Data section:
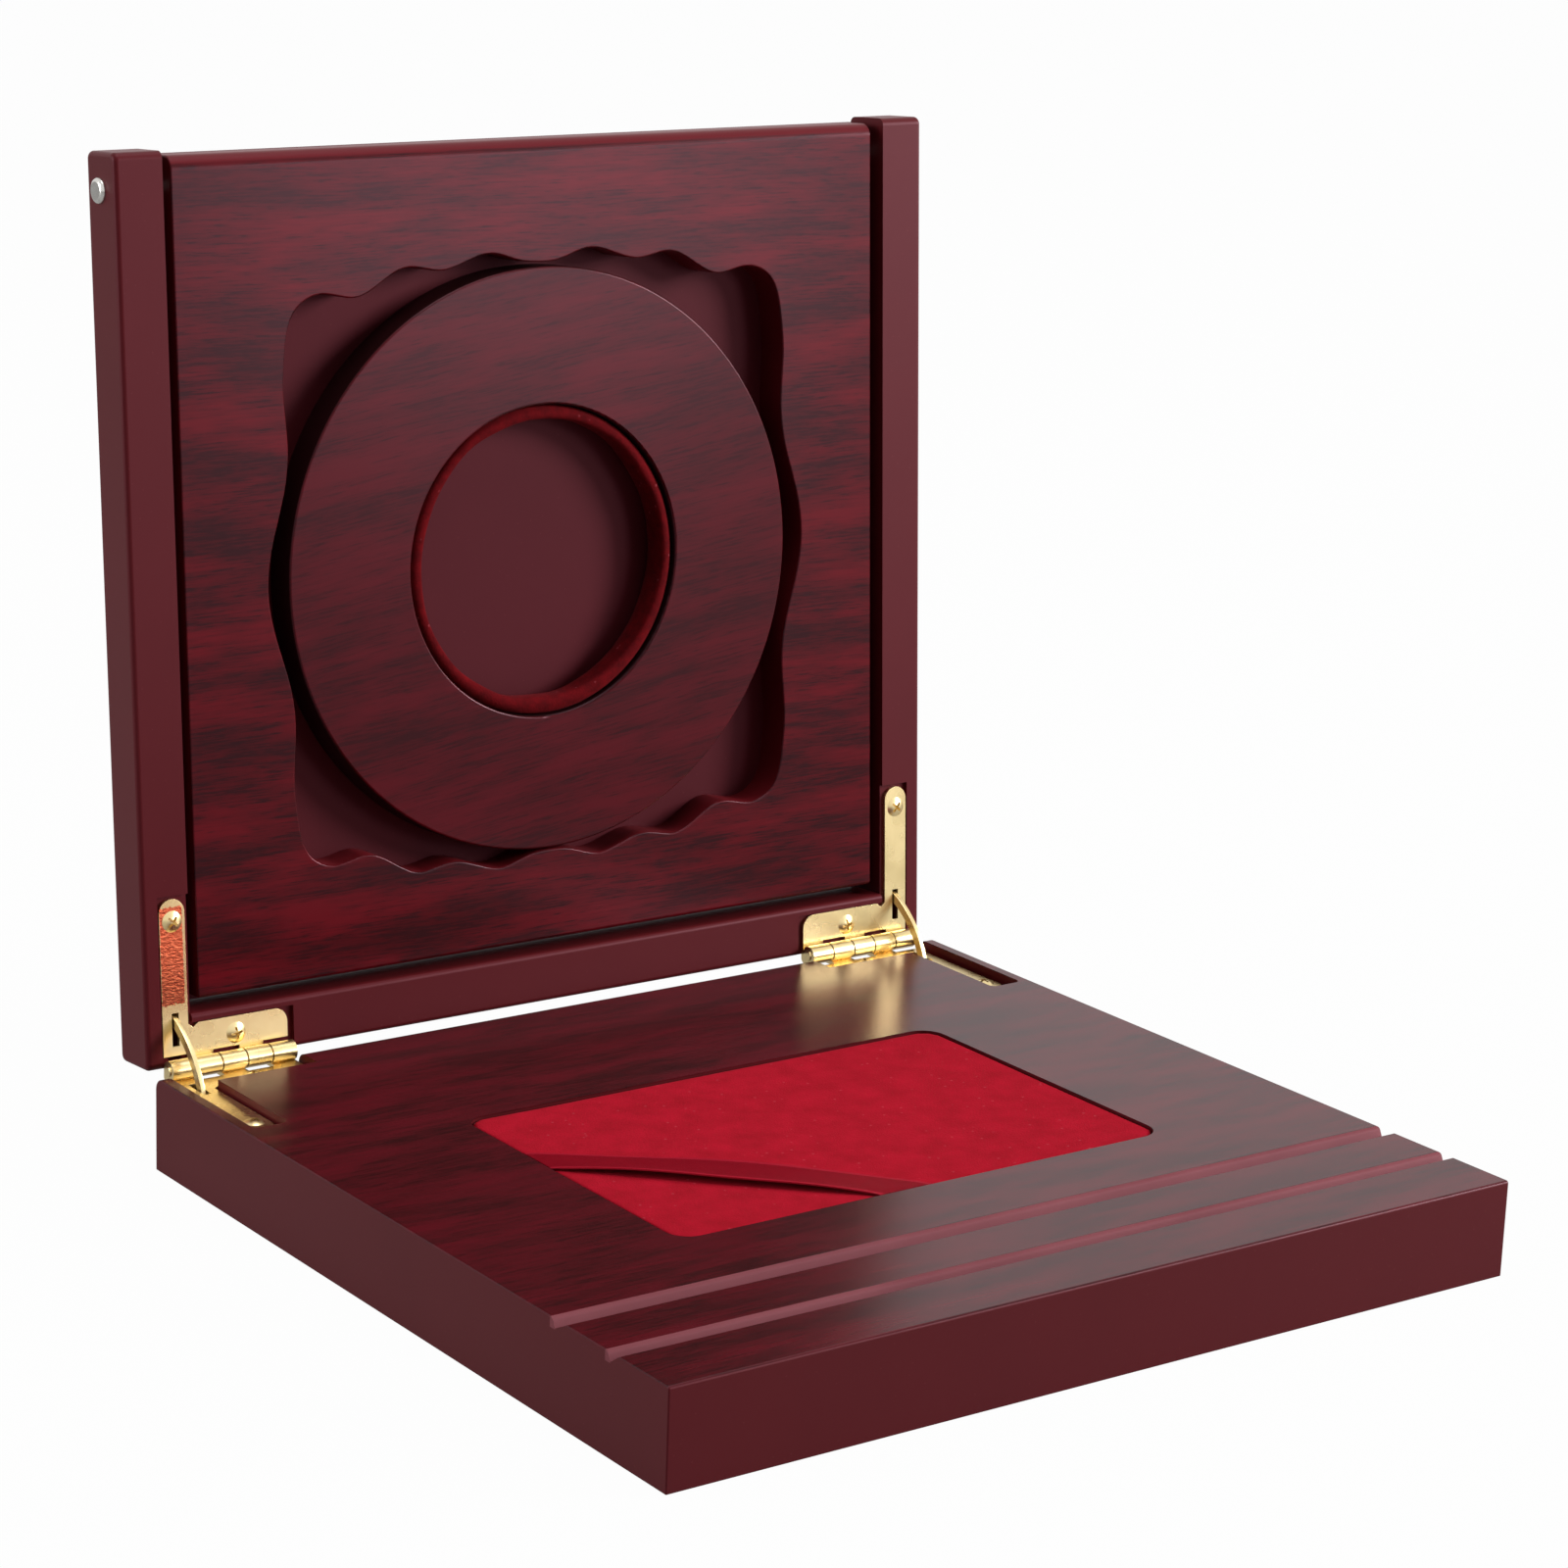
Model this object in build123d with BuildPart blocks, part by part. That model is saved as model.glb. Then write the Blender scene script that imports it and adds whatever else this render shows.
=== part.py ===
from build123d import *
import os
from math import asin, atan, cos, degrees, radians, sin, sqrt, tan

# Base: a shallow painted box that stands on Z 0, its front towards -Y
base_width = 200.0
base_depth = 186.0
bottom_board_thickness = 3.0
rail_height = 6.0
rail_width = 12.0
top_board_thickness = 11.0
base_edge_radius = 0.6
base_back_edge_radius = 2.5

# The two stand grooves, measured back from the front edge to where each floor meets the top
front_groove_from_front = 15.2
back_groove_from_front = 31.85
front_groove_width = 3.65
back_groove_width = 4.6
groove_depth = 1.9
groove_wall_angle = 65.0
groove_lip_radius = 1.2

# Recess for the display pad, and the pad with its lifting ribbon
recess_width = 118.4
recess_length = 76.8
recess_centre_y = 1.35
recess_depth = 6.5
recess_corner_radius = 5.0
pad_clearance = 0.4
pad_board_thickness = 3.0
pad_velvet_thickness = 3.2
pad_edge_radius = 0.7
ribbon_thickness = 0.3
ribbon_end_gap = 0.05
ribbon_tail = 4.0
ribbon_rise = 1.3
ribbon_lift = 0.05
ribbon_left_start_from_front = 44.07
ribbon_left_end_from_front = 54.41
ribbon_front_start_from_left = 47.0
ribbon_front_end_from_left = 59.77

# Hinge axis, from the top back edge of the base
axis_behind_base = 1.5
axis_above_base = 0.15

# Lid frame, in the lid's own plane: x across, y up from the axis, z out of its inner face
lid_lean = 3.84
lid_length = 187.0
lid_thickness = 12.0
lid_face_behind_axis = 1.85
lid_foot_below_axis = 0.1
stile_width = 10.6
bottom_rail_top = 10.8
lid_edge_radius = 1.0
stile_corner_radius = 1.6

# Swinging panel between the stiles
panel_side_gap = 2.4
panel_foot_gap = 2.6
panel_top_gap = 1.1
panel_face_behind_axis = 3.15
face_board_thickness = 8.0
back_board_thickness = 2.7
back_board_gap = 0.4
panel_top_radius = 2.75
panel_edge_radius = 0.8

# Pivot pins of the panel
pivot_from_top = 7.65
pivot_behind_axis = 8.5
pivot_radius = 1.5
pivot_clearance = 0.05
pivot_depth_in_panel = 10.0
pivot_end_gap = 0.3
pivot_head_radius = 2.65
pivot_head_height = 1.0
pivot_head_rounded_share = 0.9

# Wavy cut-out: a quarter of its outline, from above its centre round to its side
wave_from_panel_foot = 83.35
wave_quarter = [
    (0.0, 63.4),
    (5.2, 63.9),
    (12.3, 65.8),
    (24.8, 62.9),
    (33.0, 64.0),
    (45.5, 58.5),
    (53.5, 59.7),
    (59.4, 57.0),
    (62.2, 48.5),
    (62.8, 41.0),
    (62.1, 28.5),
    (63.3, 19.5),
    (66.1, 10.0),
    (67.6, 0.0),
]

# Ring that holds the coin, and its velvet collar
ring_drop = 0.3
ring_gap = 0.35
ring_hole_radius = 33.58
ring_edge_radius = 0.5
collar_gap = 0.08
collar_inner_radius = 30.4
collar_sunk = 0.5
collar_edge_radius = 0.9

# Quadrant hinges: distances across are from the middle of the box, reaches are from the axis
knuckle_count = 5
knuckle_gap = 0.35
barrel_radius = 2.15
barrel_length = 29.15
strap_from_side = 3.85
strap_width = 5.9
strap_reach = 35.6
plate_reach = 8.8
plate_corner_radius = 3.0
leaf_face_below_axis = 1.95
leaf_thickness = 0.85
leaf_cut_back = 2.45
web_corner_radius = 1.2
notch_width = 2.3
notch_depth = 0.9
hinge_pin_radius = 1.1
hinge_pin_clearance = 0.05
hinge_pin_proud = 0.3

# Mortises that the hinge leaves lie in
base_mortise_inner_gap = 0.6
base_mortise_outer_gap = 1.45
base_mortise_end_gap = 3.0
base_mortise_plate_gap = 0.3
base_mortise_corner_radius = 1.5
lid_mortise_outer_gap = 0.3
lid_mortise_end_gap = 0.7
lid_mortise_plate_gap = 0.2
lid_mortise_inner_gap = 1.5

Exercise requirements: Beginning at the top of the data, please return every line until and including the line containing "axis_above_base = 0.15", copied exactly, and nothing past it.

Answer to the task:
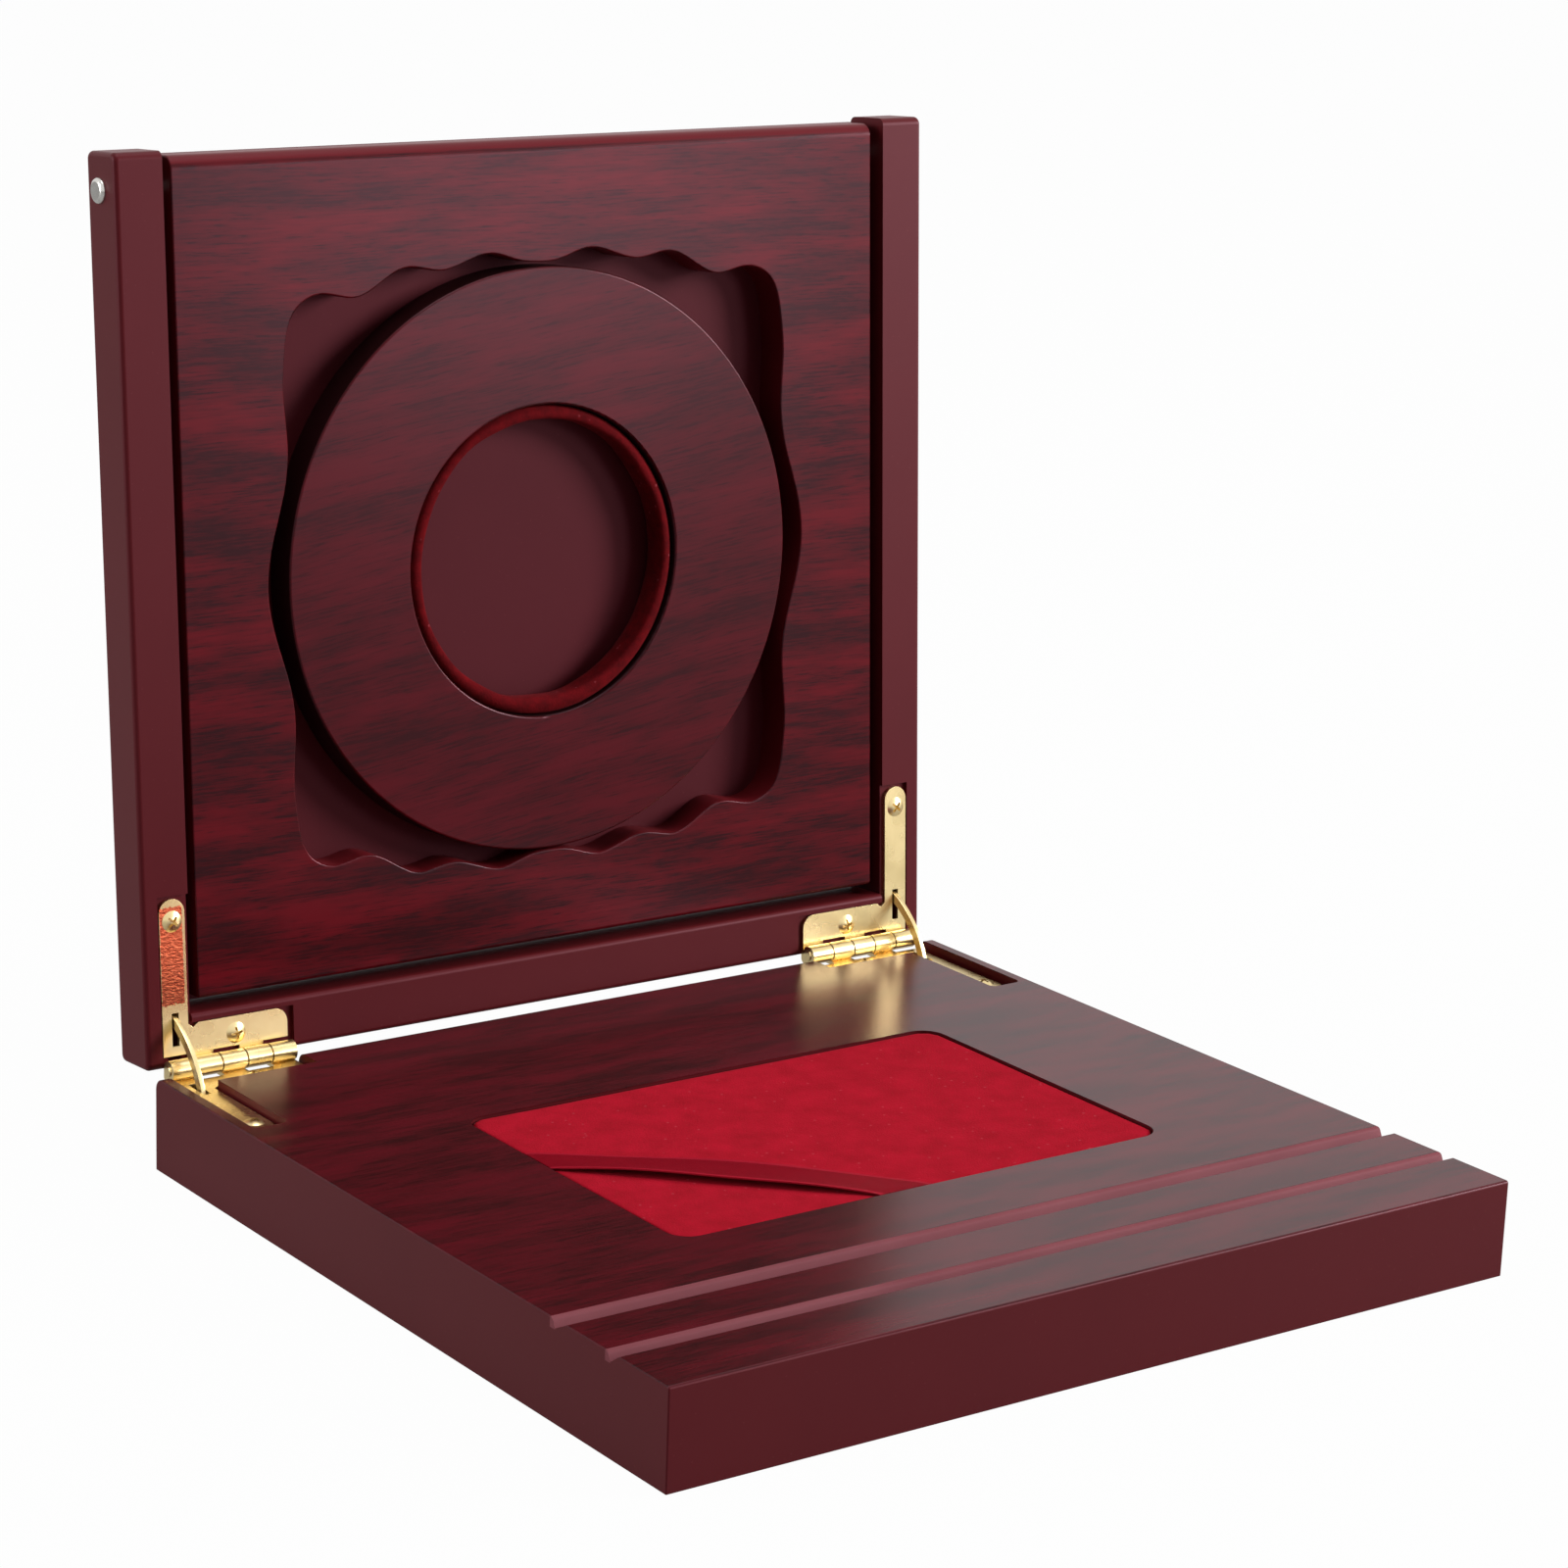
Model this object in build123d with BuildPart blocks, part by part. That model is saved as model.glb. Then write the Blender scene script that imports it and adds whatever else this render shows.
=== part.py ===
from build123d import *
import os
from math import asin, atan, cos, degrees, radians, sin, sqrt, tan

# Base: a shallow painted box that stands on Z 0, its front towards -Y
base_width = 200.0
base_depth = 186.0
bottom_board_thickness = 3.0
rail_height = 6.0
rail_width = 12.0
top_board_thickness = 11.0
base_edge_radius = 0.6
base_back_edge_radius = 2.5

# The two stand grooves, measured back from the front edge to where each floor meets the top
front_groove_from_front = 15.2
back_groove_from_front = 31.85
front_groove_width = 3.65
back_groove_width = 4.6
groove_depth = 1.9
groove_wall_angle = 65.0
groove_lip_radius = 1.2

# Recess for the display pad, and the pad with its lifting ribbon
recess_width = 118.4
recess_length = 76.8
recess_centre_y = 1.35
recess_depth = 6.5
recess_corner_radius = 5.0
pad_clearance = 0.4
pad_board_thickness = 3.0
pad_velvet_thickness = 3.2
pad_edge_radius = 0.7
ribbon_thickness = 0.3
ribbon_end_gap = 0.05
ribbon_tail = 4.0
ribbon_rise = 1.3
ribbon_lift = 0.05
ribbon_left_start_from_front = 44.07
ribbon_left_end_from_front = 54.41
ribbon_front_start_from_left = 47.0
ribbon_front_end_from_left = 59.77

# Hinge axis, from the top back edge of the base
axis_behind_base = 1.5
axis_above_base = 0.15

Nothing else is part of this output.